Местническое «дело» весны 1564 г. являлось, скорее всего, первой попыткой кн. Трубецких встроиться в систему местнических отношений Московского государства. Попытка эта оказалась неудачной: как можно предположить, кн. А.Б. Трубецкой вступил в местническое противостояние с превосходящим противником, кн. П.М. Щенятевым, основываясь на прежних представлениях об особом положении своего рода, характерных для времени правления Василия III и бесконечно устаревших к моменту возникновения интересующей нас местнической тяжбы.

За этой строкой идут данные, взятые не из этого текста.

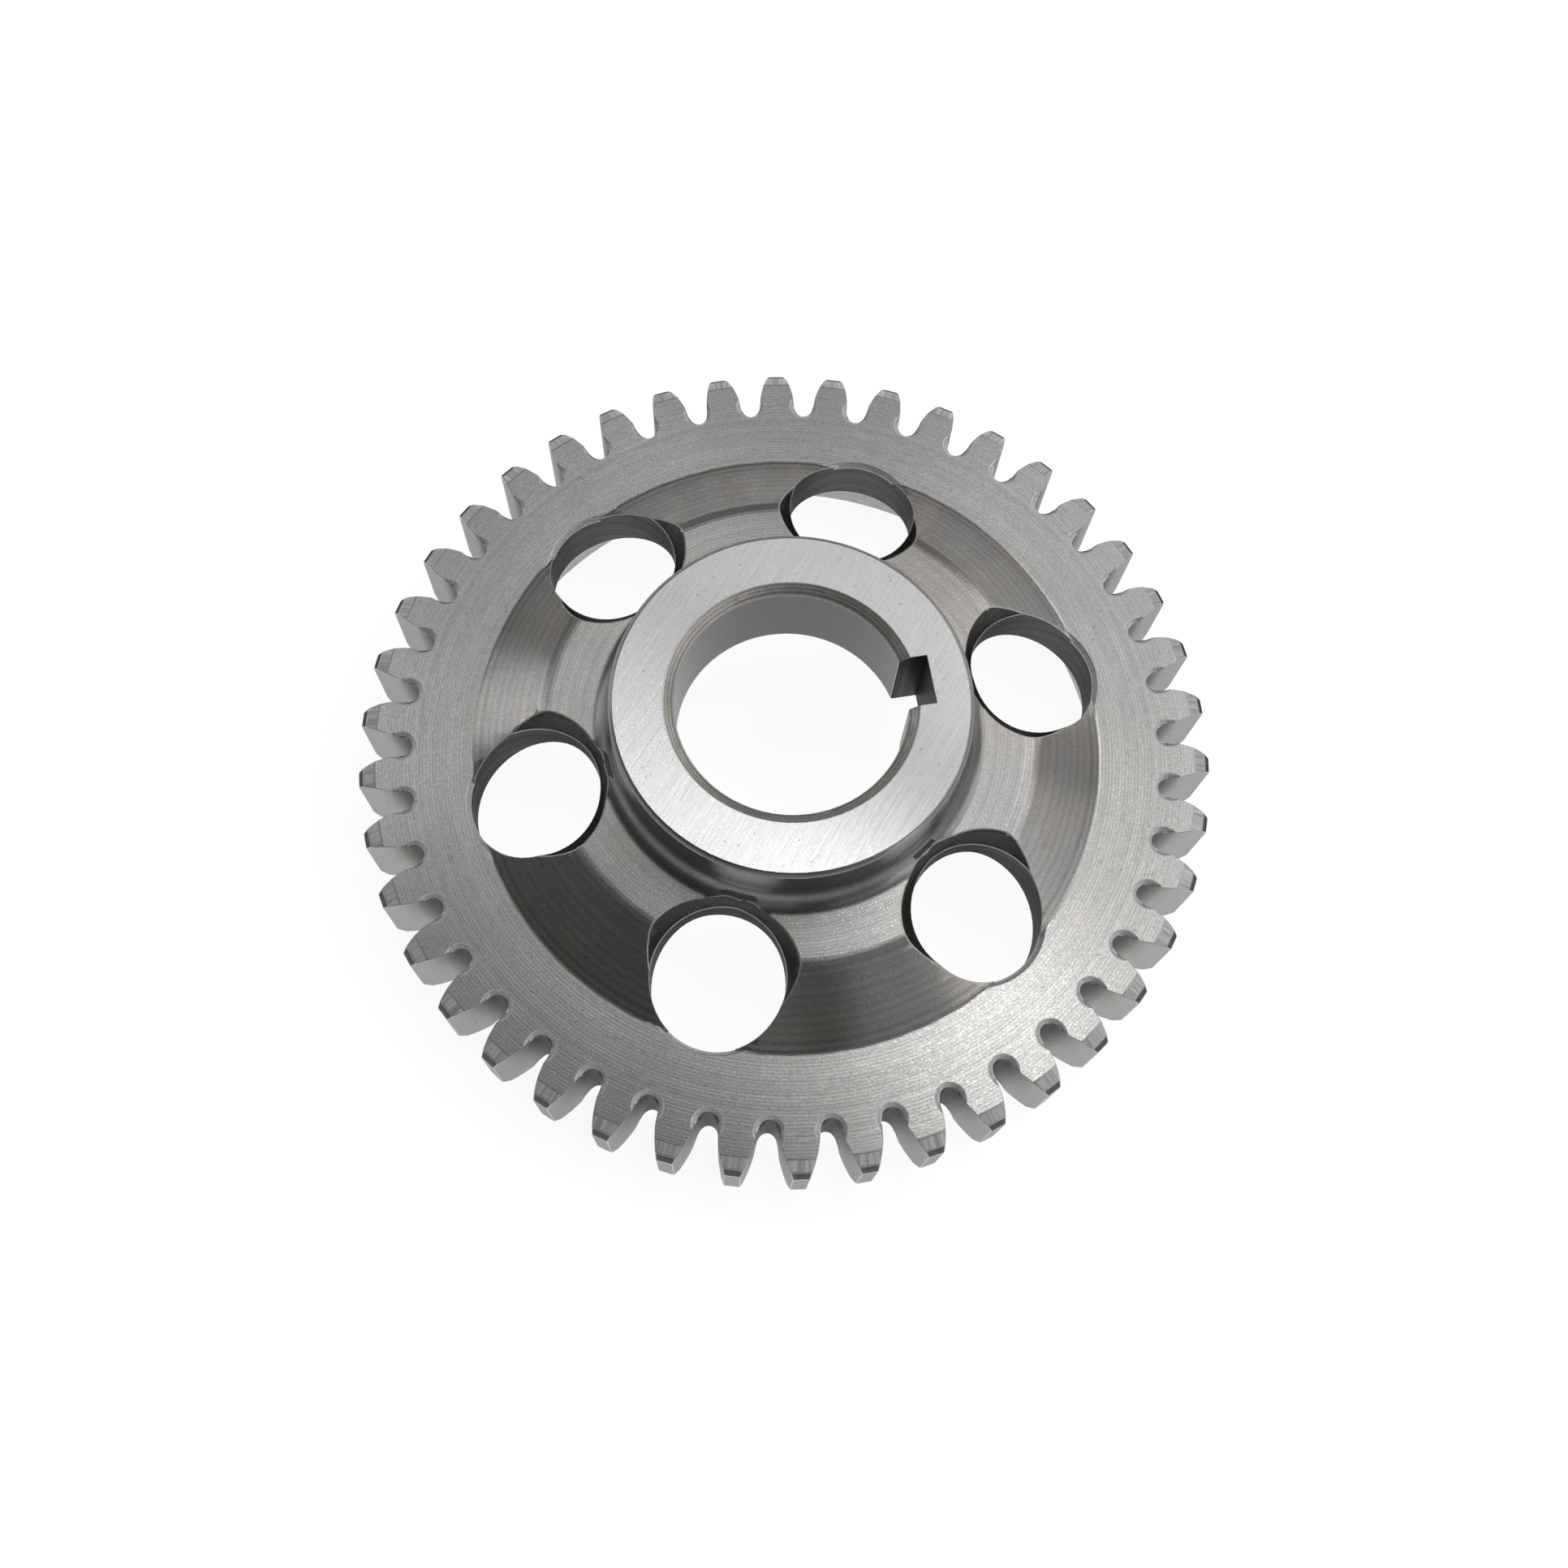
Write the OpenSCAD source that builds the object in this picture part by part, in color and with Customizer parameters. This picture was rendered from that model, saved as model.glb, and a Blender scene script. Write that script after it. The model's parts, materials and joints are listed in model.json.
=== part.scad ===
// Balance shaft gear: a one-piece machined steel spur gear with a dished web and a raised hub.
// Lengths are in millimetres and angles in degrees. The gear lies on the underside of its rim.
// Z = 0 is that underside, +Z is the gear's axis, and +X points at the middle of the keyway.

/* [Teeth] */
// Number of teeth
teeth = 42; // [41:1:60]
// Module: the pitch diameter divided by the number of teeth
module_size = 2; // [1.95:0.05:2.5]
// Pressure angle of the tooth flanks
pressure_angle = 17.5; // [16:0.5:20]
// Height of the teeth above the pitch circle, in modules
addendum_factor = 1; // [0.8:0.05:1.1]
// Depth of the teeth below the pitch circle, in modules
dedendum_factor = 1.75; // [1.4:0.05:1.8]
// How much thinner each tooth is than half the pitch, measured along the pitch circle
tooth_thinning = 0.08; // [0:0.02:0.3]
// Angle from the middle of the keyway to the nearest tooth, anticlockwise
tooth_angle = 4.9; // [0:0.1:8.5]

/* [Tooth edges] */
// Shallow bevel on the tips, hub side: its width along the radius
tip_bevel_w = 1.8; // [1.2:0.1:2.4]
// Shallow bevel on the tips, hub side: its depth where the steep bevel starts
tip_bevel_h = 0.5; // [0.2:0.1:0.8]
// Steep bevel on the tips, hub side: its width along the radius
tip_corner_w = 0.6; // [0.3:0.1:0.9]
// Steep bevel on the tips, hub side: its own depth
tip_corner_h = 0.7; // [0.3:0.1:1]
// Bevel on the tips of the underside: its width along the radius
under_tip_w = 0.7; // [0.3:0.1:1]
// Bevel on the tips of the underside: its depth
under_tip_h = 1.2; // [0.3:0.1:1.5]
// Deburring bevel at the bottom of each tooth gap: its width
root_bevel = 0.45; // [0.2:0.05:0.6]
// Radius of the rounded tool that cuts the deburring bevel
root_tool_radius = 1.15; // [0.8:0.05:1.4]

/* [Rim] */
// Thickness of the rim, which is the length of the teeth
rim_t = 10.5; // [9:0.5:13]
// Width of the flat face of the rim, from the bottom of the tooth gaps to the web's cone
face_w = 6.2; // [4.5:0.1:7.5]
// Radius of the hollow between the web's cone and the face
face_fillet = 1; // [0.5:0.1:2]
// Thickness of the rim between the bottom of the tooth gaps and the recess in its underside
rim_wall = 4.5; // [3.5:0.1:6]
// Radius inside the recess between its wall and the web
recess_fillet = 1.2; // [0.6:0.1:2]

/* [Web] */
// Angle of the web's cone above the horizontal
cone_angle = 30; // [24:1:34]
// Height of the flat ring of the web above the face of the rim
web_rise = 4.4; // [3.8:0.1:5]
// Radius that rounds the outer edge of the flat ring
crest_round = 3.6; // [2:0.2:5]
// Thickness of the web at its flat ring
ring_t = 3.9; // [3:0.1:4.5]
// Thickness of the web's cone, square to its surface
cone_t = 5; // [4:0.1:6]
// Radius of the hollow between the flat and the cone of the underside
under_fillet = 5; // [3:0.5:8]

/* [Holes] */
// Number of lightening holes
hole_count = 6; // [3:1:6]
// Diameter of the lightening holes
hole_d = 13.3; // [11:0.1:13.6]
// Gap between the holes and the wall of the recess
hole_gap = 1; // [0.5:0.1:2]
// Angle from the middle of the keyway to the first hole, anticlockwise
hole_angle = 5.3; // [0:0.1:10]
// How far the countersinks are set to either side of a hole, along the hole circle
sink_shift = 1; // [0.6:0.1:1.4]
// Angle of the countersinks' sides from the vertical
sink_angle = 35; // [25:1:45]
// How far each countersink is wider than its hole at the height of the web's flat ring
sink_over = 0.45; // [0.2:0.05:0.8]
// Edge break where a hole cuts the flat face of the rim
hole_edge = 0.45; // [0.1:0.05:0.6]

/* [Hub] */
// Diameter of the hub
hub_d = 35.9; // [34:0.1:37]
// Height of the hub's ground face above the face of the rim
hub_rise = 11.2; // [10:0.1:13]
// Edge bevel round the ground face
hub_edge = 0.4; // [0.2:0.05:0.8]
// Radius of the hollow at the foot of the hub
hub_fillet = 2.6; // [2:0.1:3]
// Width of that hollow along the radius
hub_fillet_w = 1.9; // [1.5:0.1:2.2]

/* [Bore] */
// Diameter of the bore
bore_d = 23; // [20:0.5:25]
// Bevel at the upper end of the bore: its width along the radius
bore_bevel_w = 1; // [0.4:0.1:1.4]
// Bevel at the upper end of the bore: its depth
bore_bevel_h = 0.8; // [0.4:0.1:1.4]
// Bevel at the lower end of the bore
bore_bevel_low = 0.2; // [0.1:0.1:1]
// Width of the keyway
key_w = 5; // [4:0.5:8]
// Depth of the keyway, from the bore to its floor along the middle line
key_depth = 2.4; // [1.8:0.1:2.8]

/* [Hidden] */
$fn = 96;
steel = "#8f9091";
// Points along one tooth flank and along one root curve
flank_steps = 8;
root_steps = 7;
// Cuts run past the surfaces that they open
past = 1;

// Radii of the gear's circles
pitch_r = module_size * teeth / 2;
base_r = pitch_r * cos(pressure_angle);
dedendum = dedendum_factor * module_size;
tip_r = pitch_r + addendum_factor * module_size;
root_r = pitch_r - dedendum;
hub_r = hub_d / 2;
bore_r = bore_d / 2;
face_r = root_r - face_w;
recess_r = root_r - rim_wall;
hole_r = hole_d / 2;
hole_circle_r = recess_r - hole_gap - hole_r;
sink_r = hole_r + sink_over;

// Heights above the underside of the rim
ring_z = rim_t + web_rise;
hub_z = rim_t + hub_rise;
hub_low_z = ring_z - ring_t;
slope = tan(cone_angle);
// Radius at which the cone would reach the flat ring without its rounding
crest_r = face_r - web_rise / slope;
// Radius at which the underside of the web turns from flat to cone
under_flat_r = crest_r - (cone_t / cos(cone_angle) - ring_t) / slope;
// Height of the web's underside where it meets the recess wall
recess_z = hub_low_z - (recess_r - under_flat_r) * slope;
// Height and end of the hollow at the foot of the hub
hub_arc_end = acos(1 - hub_fillet_w / hub_fillet);
hub_arc_z = ring_z + hub_fillet * sin(hub_arc_end);

// Involute function, and an angle in degrees at which the involute reaches a radius
function inv(a) = tan(a) - a * PI / 180;
function inv_deg(r) = r <= base_r ? 0 : inv(acos(base_r / r)) * 180 / PI;
function polar(r, a) = [r * cos(a), r * sin(a)];
// Points of an arc, from one angle to another
function arc(centre, r, from, to, steps) =
    [for (i = [0 : steps]) centre + polar(r, from + (to - from) * i / steps)];

// Half of the tooth, seen from the gear's centre, in degrees at the pitch circle
tooth_half = (PI * module_size / 2 - tooth_thinning) / 2 / pitch_r * 180 / PI;
// The rack-shaped cutter ends in one full round: its radius and the depth of its centre
cutter_tip_radius = (PI * module_size / 4 + tooth_thinning / 2 - dedendum * tan(pressure_angle))
    / (1 / cos(pressure_angle) - tan(pressure_angle));
tip_centre_depth = dedendum - cutter_tip_radius;

// Where the cutter's tip touches the root when its normal stands at the angle a
function root_shift(a) = a > 89.99 ? 0 : tip_centre_depth / tan(a);
function root_x(a) = root_shift(a) + cutter_tip_radius * cos(a);
function root_y(a) = pitch_r - tip_centre_depth - cutter_tip_radius * sin(a);
function root_point_r(a) = norm([root_x(a), root_y(a)]);
function root_point_angle(a) = 180 / teeth
    - (atan2(root_x(a), root_y(a)) - root_shift(a) / pitch_r * 180 / PI);

// One side of a tooth as [radius, angle from the tooth's middle], from the root to the tip
root_side = [for (i = [0 : root_steps])
    let (a = 90 - (90 - pressure_angle) * i / root_steps)
    [root_point_r(a), root_point_angle(a)]];
flank_from = root_side[root_steps][0];
flank_side = [for (i = [1 : flank_steps])
    let (r = flank_from + (tip_r + past - flank_from) * i / flank_steps)
    [r, tooth_half + inv_deg(pitch_r) - inv_deg(r)]];
tooth_side = concat(root_side, flank_side);
side_n = len(tooth_side);

// The whole toothed outline, one tooth after another, running past the tip circle
tooth_outline = [for (t = [0 : teeth - 1], k = [0 : 2 * side_n - 2])
    let (
        rising = k < side_n,
        p = tooth_side[rising ? k : 2 * side_n - 1 - k]
    )
    polar(p[0], tooth_angle + t * 360 / teeth + (rising ? -p[1] : p[1]))];

// Half of the turned section: radius along X, height along Y
module section() {
    crest_t = crest_round * tan(cone_angle / 2);
    face_t = face_fillet * tan(cone_angle / 2);
    under_t = under_fillet * tan(cone_angle / 2);
    recess_t = recess_fillet / tan(45 + cone_angle / 2);
    polygon(concat(
        [
            [bore_r + bore_bevel_w, hub_z],
            [hub_r - hub_edge, hub_z],
            [hub_r, hub_z - hub_edge]
        ],
        arc([hub_r + hub_fillet, hub_arc_z], hub_fillet, 180, 180 + hub_arc_end, 6),
        arc([crest_r - crest_t, ring_z - crest_round], crest_round, 90, 90 - cone_angle, 4),
        arc([face_r + face_t, rim_t + face_fillet], face_fillet, 270 - cone_angle, 270, 3),
        [
            [tip_r - tip_bevel_w, rim_t],
            [tip_r - tip_corner_w, rim_t - tip_bevel_h],
            [tip_r, rim_t - tip_bevel_h - tip_corner_h],
            [tip_r, under_tip_h],
            [tip_r - under_tip_w, 0],
            [recess_r, 0]
        ],
        arc([recess_r - recess_fillet, recess_z - recess_t], recess_fillet, 0, 90 - cone_angle, 4),
        arc([under_flat_r - under_t, hub_low_z - under_fillet], under_fillet, 90 - cone_angle, 90, 4),
        [
            [bore_r + bore_bevel_low, hub_low_z],
            [bore_r, hub_low_z + bore_bevel_low],
            [bore_r, hub_z - bore_bevel_h]
        ]
    ));
}

// The turned blank, before the teeth and the holes are cut
module blank() {
    rotate_extrude($fn = 180) section();
}

// A prism with the outline of the teeth, taller than the rim
module tooth_prism() {
    translate([0, 0, -past]) linear_extrude(hub_z + 2 * past) polygon(tooth_outline);
}

// Rounded deburring bevels at the bottom of the tooth gaps, on both faces
module root_bevels() {
    for (t = [0 : teeth - 1])
        rotate([0, 0, tooth_angle + (t + 0.5) * 360 / teeth])
        translate([root_r + root_tool_radius, 0, 0]) {
            translate([0, 0, rim_t - root_bevel])
                cylinder(h = root_bevel + past, r1 = root_tool_radius,
                    r2 = root_tool_radius + root_bevel + past);
            translate([0, 0, -past])
                cylinder(h = root_bevel + past, r1 = root_tool_radius + root_bevel + past,
                    r2 = root_tool_radius);
        }
}

// One lightening hole: the drilled hole and the two countersinks beside it
module lightening_hole() {
    cylinder(h = hub_z + past, r = hole_r);
    sink_h = sink_r / tan(sink_angle);
    for (side = [-1, 1])
        translate([0, side * sink_shift, ring_z - sink_h])
        cylinder(h = sink_h + past, r1 = 0, r2 = sink_r + past * tan(sink_angle));
}

// The edge break of a hole, only where it reaches the flat face of the rim
module hole_edge_break() {
    intersection() {
        translate([hole_circle_r, 0, rim_t - hole_edge])
            cylinder(h = hole_edge + past, r1 = hole_r, r2 = hole_r + hole_edge + past);
        translate([0, 0, rim_t - past])
            difference() {
                cylinder(h = 2 * past, r = tip_r);
                translate([0, 0, -past]) cylinder(h = 4 * past, r = face_r);
            }
    }
}

module lightening_holes() {
    for (i = [0 : hole_count - 1])
        rotate([0, 0, hole_angle + i * 360 / hole_count]) {
            translate([hole_circle_r, 0, 0]) lightening_hole();
            hole_edge_break();
        }
}

// The keyway, cut through the whole length of the hub
module keyway() {
    translate([0, -key_w / 2, hub_low_z - past])
        cube([bore_r + key_depth, key_w, hub_z - hub_low_z + 2 * past]);
}

module gear() {
    color(steel)
    difference() {
        intersection() {
            blank();
            tooth_prism();
        }
        root_bevels();
        lightening_holes();
        keyway();
    }
}

gear();
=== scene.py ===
"""The looks of the balance shaft gear: broken edges, machined finishes, studio light and camera."""

import json
import math

import bmesh
import bpy
from mathutils import Matrix, Vector


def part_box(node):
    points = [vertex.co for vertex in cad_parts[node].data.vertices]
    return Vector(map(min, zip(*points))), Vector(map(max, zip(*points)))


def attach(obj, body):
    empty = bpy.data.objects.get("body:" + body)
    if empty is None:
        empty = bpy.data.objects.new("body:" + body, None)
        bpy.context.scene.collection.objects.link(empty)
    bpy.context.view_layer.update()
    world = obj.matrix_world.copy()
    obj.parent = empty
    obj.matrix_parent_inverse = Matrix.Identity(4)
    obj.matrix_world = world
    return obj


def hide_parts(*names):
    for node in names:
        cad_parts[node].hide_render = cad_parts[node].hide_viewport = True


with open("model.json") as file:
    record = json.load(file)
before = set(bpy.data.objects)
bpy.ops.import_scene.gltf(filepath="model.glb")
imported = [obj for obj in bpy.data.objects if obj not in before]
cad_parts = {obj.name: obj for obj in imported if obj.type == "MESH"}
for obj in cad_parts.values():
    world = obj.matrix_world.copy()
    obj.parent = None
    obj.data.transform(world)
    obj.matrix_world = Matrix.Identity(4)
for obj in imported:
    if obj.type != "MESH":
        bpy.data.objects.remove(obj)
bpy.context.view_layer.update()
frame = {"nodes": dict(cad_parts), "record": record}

# Sizes of the gear in metres, as its solid has them
MM = 0.001
TEETH = 42
TOOTH_ANGLE = math.radians(4.9)
ROOT_R = 38.5 * MM
TIP_BEVEL_R = 42.2 * MM
TIP_CORNER_R = 43.4 * MM
RIM_TOP = 10.5 * MM
RECESS_R = 34 * MM
RING_R = 19.85 * MM
HUB_R = 17.95 * MM
HOLE_R = 6.65 * MM
HOLE_CIRCLE_R = 26.35 * MM
KEY_HALF_W = 2.5 * MM
ROOT_TOOL_R = 1.15 * MM
ROOT_BEVEL = 0.45 * MM
GEAR_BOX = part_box("gear")
HUB_TOP = GEAR_BOX[1].z
TIP_R = GEAR_BOX[1].y
MOUNTS = {mount["name"]: mount for mount in frame["record"]["mounts"]}
BORE_R = MOUNTS["shaft_bore"]["dims"]["r_mm"] * MM
HOLE_CENTRES = [
    (Vector(opening["box_m"][0]) + Vector(opening["box_m"][1])) / 2
    for opening in frame["record"]["physics"]["openings"]
]

# How far from a wall its bevel can reach, and where the keyway starts on +X
COUNTERSINK_REACH = 1.2 * MM
HOLE_EDGE_REACH = 0.7 * MM
BORE_BEVEL_REACH = 1.1 * MM
KEYWAY_START = 0.9 * BORE_R
NEAR = 0.06 * MM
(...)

Царю Ивану Грозному пришлось укротить непомерные «аппетиты» князя Александра, отклонив его местнический протест и указав ему на приоритет служилой боярской аристократии. Князья Трубецкие усвоили преподанный царем урок: с середины 1560-х гг. представители рода Трубецких начинают регулярно появляться на государевой службе, получать служебные воеводские назначения [Подчасов 2016, с. 35–36], а к 1570 г. входят в состав опричного Двора и опричной Боярской думы [Кобрин 2008, с. 83–84; Корзинин 2016 b, с. 13, 23–24]. Надо полагать, что вступление Трубецких в опричнину было продиктовано именно их двусмысленным положением предопричного периода: родовитые Гедиминовичи, по своим служебным заслугам они значительно уступали многим представителям думской титулованной знати. Поражение в споре с Щенятевым, обнаружившее крайнюю уязвимость их позиций в дворовой иерархии, могло отчасти подстегнуть Трубецких к участию в опричном мероприятии царя Ивана, создававшем поистине уникальные условия для практически невозможного в обычных обстоятельствах «карьерного роста». Добившийся особого благорасположения царя Ивана IV, укрепившийся на государевой службе в составе опричного, а позднее – «особого» Двора, кн. Ф.М. Трубецкой избрал своими местническими противниками князей Голицыных и Куракиных – младших родственников Щенятевых, сильно пострадавших от опричных репрессий и утративших некогда высокие позиции в Думе14. Местническая борьба Трубецких с Голицыными и Куракиными продолжалась вплоть до Смутного времени и завершилась фактической победой Трубецких, обретших на сей раз поддержку в лице Ивана Грозного и его преемников, царей Федора Ивановича и Бориса Годунова [Павлов 1992, с. 41; Эскин 2009, с. 117; Подчасов 2016, с. 35–36, 39].
Заключение
Таким образом, в местническом «деле» 1564 г. наглядно проявились проблемы, в полный рост вставшие перед кн. Трубецкими в канун опричнины. Поражение в споре с кн. П.М. Щенятевым, вызванное чрезмерными претензиями кн. А.Б. Трубецкого, вкупе с перманентно ухудшавшимся политическим статусом княжеского рода вынудило их изменить прежнюю тактику: окончательно перейти на государеву службу, войти в Боярскую думу и ближайшее окружение царя Ивана Грозного и, воспользовавшись его поддержкой, занять достойную позицию в местнической иерархии страны.